start DATA PROVIDED
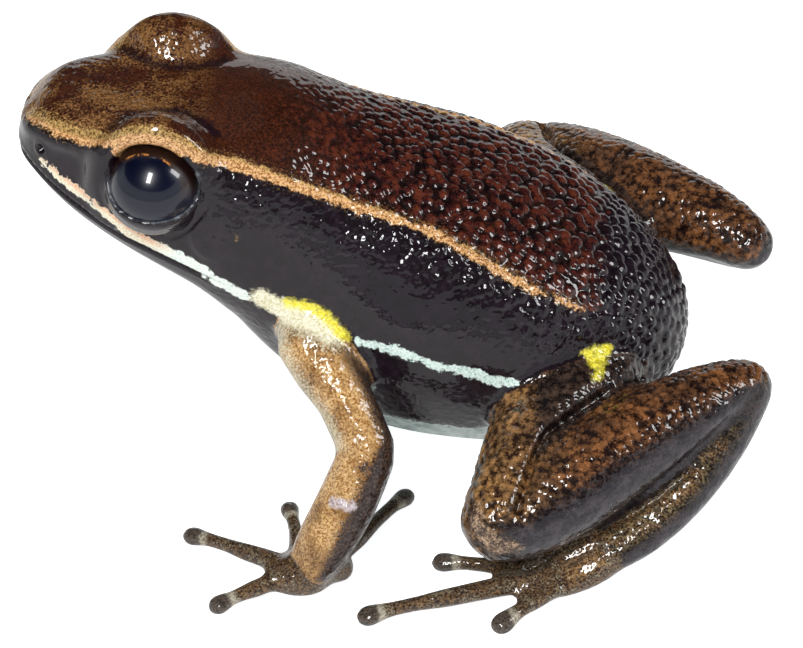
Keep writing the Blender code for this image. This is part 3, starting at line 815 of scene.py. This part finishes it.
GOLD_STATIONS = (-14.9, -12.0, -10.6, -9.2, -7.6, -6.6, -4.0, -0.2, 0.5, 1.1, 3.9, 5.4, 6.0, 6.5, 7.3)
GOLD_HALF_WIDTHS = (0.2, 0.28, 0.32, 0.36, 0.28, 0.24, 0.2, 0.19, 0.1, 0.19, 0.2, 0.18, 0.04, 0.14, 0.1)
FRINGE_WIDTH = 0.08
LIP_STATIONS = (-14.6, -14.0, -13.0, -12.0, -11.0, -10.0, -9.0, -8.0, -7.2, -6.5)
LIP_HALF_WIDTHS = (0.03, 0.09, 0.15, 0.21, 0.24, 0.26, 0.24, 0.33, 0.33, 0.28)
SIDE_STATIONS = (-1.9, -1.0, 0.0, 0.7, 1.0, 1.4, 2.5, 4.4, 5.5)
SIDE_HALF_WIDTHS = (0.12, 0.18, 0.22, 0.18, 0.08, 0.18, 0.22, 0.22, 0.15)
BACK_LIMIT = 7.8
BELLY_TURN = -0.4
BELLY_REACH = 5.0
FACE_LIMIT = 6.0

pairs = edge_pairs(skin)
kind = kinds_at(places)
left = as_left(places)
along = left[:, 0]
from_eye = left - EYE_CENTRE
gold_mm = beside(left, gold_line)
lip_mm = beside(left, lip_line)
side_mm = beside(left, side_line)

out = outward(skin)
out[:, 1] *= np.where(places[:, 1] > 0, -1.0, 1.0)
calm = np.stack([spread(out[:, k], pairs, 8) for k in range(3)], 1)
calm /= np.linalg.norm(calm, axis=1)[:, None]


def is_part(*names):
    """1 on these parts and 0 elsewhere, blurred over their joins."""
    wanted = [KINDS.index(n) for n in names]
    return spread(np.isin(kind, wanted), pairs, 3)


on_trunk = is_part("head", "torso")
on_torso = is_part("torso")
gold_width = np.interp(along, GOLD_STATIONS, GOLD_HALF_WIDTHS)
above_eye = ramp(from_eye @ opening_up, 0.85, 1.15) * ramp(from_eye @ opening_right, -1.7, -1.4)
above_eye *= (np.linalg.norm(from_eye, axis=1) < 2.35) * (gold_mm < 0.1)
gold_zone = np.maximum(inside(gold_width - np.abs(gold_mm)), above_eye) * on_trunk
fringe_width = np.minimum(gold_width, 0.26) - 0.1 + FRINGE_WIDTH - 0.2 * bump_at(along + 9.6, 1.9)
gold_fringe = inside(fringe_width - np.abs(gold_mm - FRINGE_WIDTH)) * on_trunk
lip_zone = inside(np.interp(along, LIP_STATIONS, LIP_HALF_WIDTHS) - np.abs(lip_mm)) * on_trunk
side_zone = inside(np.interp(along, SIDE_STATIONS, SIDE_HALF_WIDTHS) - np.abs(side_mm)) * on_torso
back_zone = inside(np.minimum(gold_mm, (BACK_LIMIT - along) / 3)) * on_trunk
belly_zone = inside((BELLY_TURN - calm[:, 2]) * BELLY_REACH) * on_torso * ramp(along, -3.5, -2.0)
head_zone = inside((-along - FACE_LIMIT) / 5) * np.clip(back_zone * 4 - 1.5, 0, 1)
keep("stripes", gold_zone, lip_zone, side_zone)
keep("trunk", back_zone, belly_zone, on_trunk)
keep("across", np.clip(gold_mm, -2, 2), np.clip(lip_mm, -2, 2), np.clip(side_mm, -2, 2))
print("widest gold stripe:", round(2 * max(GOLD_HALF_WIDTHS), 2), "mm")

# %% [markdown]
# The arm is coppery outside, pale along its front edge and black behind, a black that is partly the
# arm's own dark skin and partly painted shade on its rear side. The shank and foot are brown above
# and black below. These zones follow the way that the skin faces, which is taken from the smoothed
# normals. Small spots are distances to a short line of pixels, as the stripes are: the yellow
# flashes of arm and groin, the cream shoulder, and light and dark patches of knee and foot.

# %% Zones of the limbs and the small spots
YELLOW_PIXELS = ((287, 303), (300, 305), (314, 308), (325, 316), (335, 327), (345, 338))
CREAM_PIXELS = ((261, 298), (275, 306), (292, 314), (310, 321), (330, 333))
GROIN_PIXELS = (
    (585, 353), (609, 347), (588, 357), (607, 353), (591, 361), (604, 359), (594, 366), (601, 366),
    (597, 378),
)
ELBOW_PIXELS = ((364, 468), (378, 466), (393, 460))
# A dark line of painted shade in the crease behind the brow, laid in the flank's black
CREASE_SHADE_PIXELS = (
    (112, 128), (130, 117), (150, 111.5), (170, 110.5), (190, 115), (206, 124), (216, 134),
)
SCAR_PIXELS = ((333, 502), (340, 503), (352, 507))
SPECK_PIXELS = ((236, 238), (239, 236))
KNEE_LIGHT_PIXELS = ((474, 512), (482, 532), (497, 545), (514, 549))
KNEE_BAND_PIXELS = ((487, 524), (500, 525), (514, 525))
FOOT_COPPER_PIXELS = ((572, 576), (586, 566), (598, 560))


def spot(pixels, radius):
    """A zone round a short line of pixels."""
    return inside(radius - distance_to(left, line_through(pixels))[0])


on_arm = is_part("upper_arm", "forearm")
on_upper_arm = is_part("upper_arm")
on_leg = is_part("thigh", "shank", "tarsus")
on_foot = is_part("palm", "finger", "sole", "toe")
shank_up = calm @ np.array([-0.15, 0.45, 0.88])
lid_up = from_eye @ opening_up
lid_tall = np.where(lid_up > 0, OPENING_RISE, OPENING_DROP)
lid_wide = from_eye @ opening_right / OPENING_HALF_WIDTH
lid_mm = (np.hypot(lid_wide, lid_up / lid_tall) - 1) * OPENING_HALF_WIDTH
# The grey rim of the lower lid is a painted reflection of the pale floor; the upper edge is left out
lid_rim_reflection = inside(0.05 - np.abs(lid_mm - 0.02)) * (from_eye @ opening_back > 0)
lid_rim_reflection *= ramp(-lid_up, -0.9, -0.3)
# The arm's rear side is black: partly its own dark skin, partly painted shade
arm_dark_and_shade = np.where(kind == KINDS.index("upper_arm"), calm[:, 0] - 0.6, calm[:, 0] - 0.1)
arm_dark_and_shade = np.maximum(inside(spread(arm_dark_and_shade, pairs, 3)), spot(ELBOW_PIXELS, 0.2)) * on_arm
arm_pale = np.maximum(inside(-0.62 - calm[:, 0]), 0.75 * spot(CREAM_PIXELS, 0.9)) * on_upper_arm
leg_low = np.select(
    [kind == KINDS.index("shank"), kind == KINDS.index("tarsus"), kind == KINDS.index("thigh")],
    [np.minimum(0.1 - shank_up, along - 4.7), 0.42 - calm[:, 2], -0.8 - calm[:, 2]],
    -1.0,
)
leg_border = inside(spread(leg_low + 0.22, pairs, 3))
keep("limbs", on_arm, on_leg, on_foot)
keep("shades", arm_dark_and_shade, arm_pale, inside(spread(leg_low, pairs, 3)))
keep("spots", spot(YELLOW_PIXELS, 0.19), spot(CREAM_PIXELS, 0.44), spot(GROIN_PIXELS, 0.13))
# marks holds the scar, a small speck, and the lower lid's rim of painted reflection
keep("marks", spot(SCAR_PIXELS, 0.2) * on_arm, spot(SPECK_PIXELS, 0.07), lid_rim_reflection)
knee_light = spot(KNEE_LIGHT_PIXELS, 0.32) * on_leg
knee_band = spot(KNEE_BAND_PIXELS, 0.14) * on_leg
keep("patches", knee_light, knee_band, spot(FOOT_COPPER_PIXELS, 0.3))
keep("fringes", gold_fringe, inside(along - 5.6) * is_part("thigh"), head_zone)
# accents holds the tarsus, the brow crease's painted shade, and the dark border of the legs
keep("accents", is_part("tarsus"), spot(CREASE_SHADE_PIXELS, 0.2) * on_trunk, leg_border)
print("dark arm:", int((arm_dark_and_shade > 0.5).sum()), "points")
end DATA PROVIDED
* EXERCISE *
Exactly as they stand, set down the lines from the top of the data through the line with "return spread(np.isin(kind, wanted), pairs, 3)".

* TASK RESPONSE *
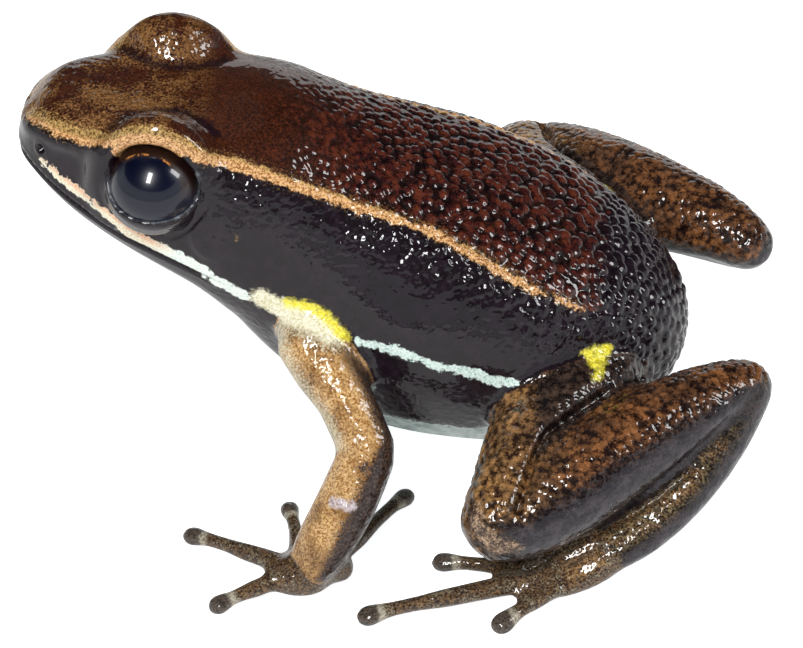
Keep writing the Blender code for this image. This is part 3, starting at line 815 of scene.py. This part finishes it.
GOLD_STATIONS = (-14.9, -12.0, -10.6, -9.2, -7.6, -6.6, -4.0, -0.2, 0.5, 1.1, 3.9, 5.4, 6.0, 6.5, 7.3)
GOLD_HALF_WIDTHS = (0.2, 0.28, 0.32, 0.36, 0.28, 0.24, 0.2, 0.19, 0.1, 0.19, 0.2, 0.18, 0.04, 0.14, 0.1)
FRINGE_WIDTH = 0.08
LIP_STATIONS = (-14.6, -14.0, -13.0, -12.0, -11.0, -10.0, -9.0, -8.0, -7.2, -6.5)
LIP_HALF_WIDTHS = (0.03, 0.09, 0.15, 0.21, 0.24, 0.26, 0.24, 0.33, 0.33, 0.28)
SIDE_STATIONS = (-1.9, -1.0, 0.0, 0.7, 1.0, 1.4, 2.5, 4.4, 5.5)
SIDE_HALF_WIDTHS = (0.12, 0.18, 0.22, 0.18, 0.08, 0.18, 0.22, 0.22, 0.15)
BACK_LIMIT = 7.8
BELLY_TURN = -0.4
BELLY_REACH = 5.0
FACE_LIMIT = 6.0

pairs = edge_pairs(skin)
kind = kinds_at(places)
left = as_left(places)
along = left[:, 0]
from_eye = left - EYE_CENTRE
gold_mm = beside(left, gold_line)
lip_mm = beside(left, lip_line)
side_mm = beside(left, side_line)

out = outward(skin)
out[:, 1] *= np.where(places[:, 1] > 0, -1.0, 1.0)
calm = np.stack([spread(out[:, k], pairs, 8) for k in range(3)], 1)
calm /= np.linalg.norm(calm, axis=1)[:, None]


def is_part(*names):
    """1 on these parts and 0 elsewhere, blurred over their joins."""
    wanted = [KINDS.index(n) for n in names]
    return spread(np.isin(kind, wanted), pairs, 3)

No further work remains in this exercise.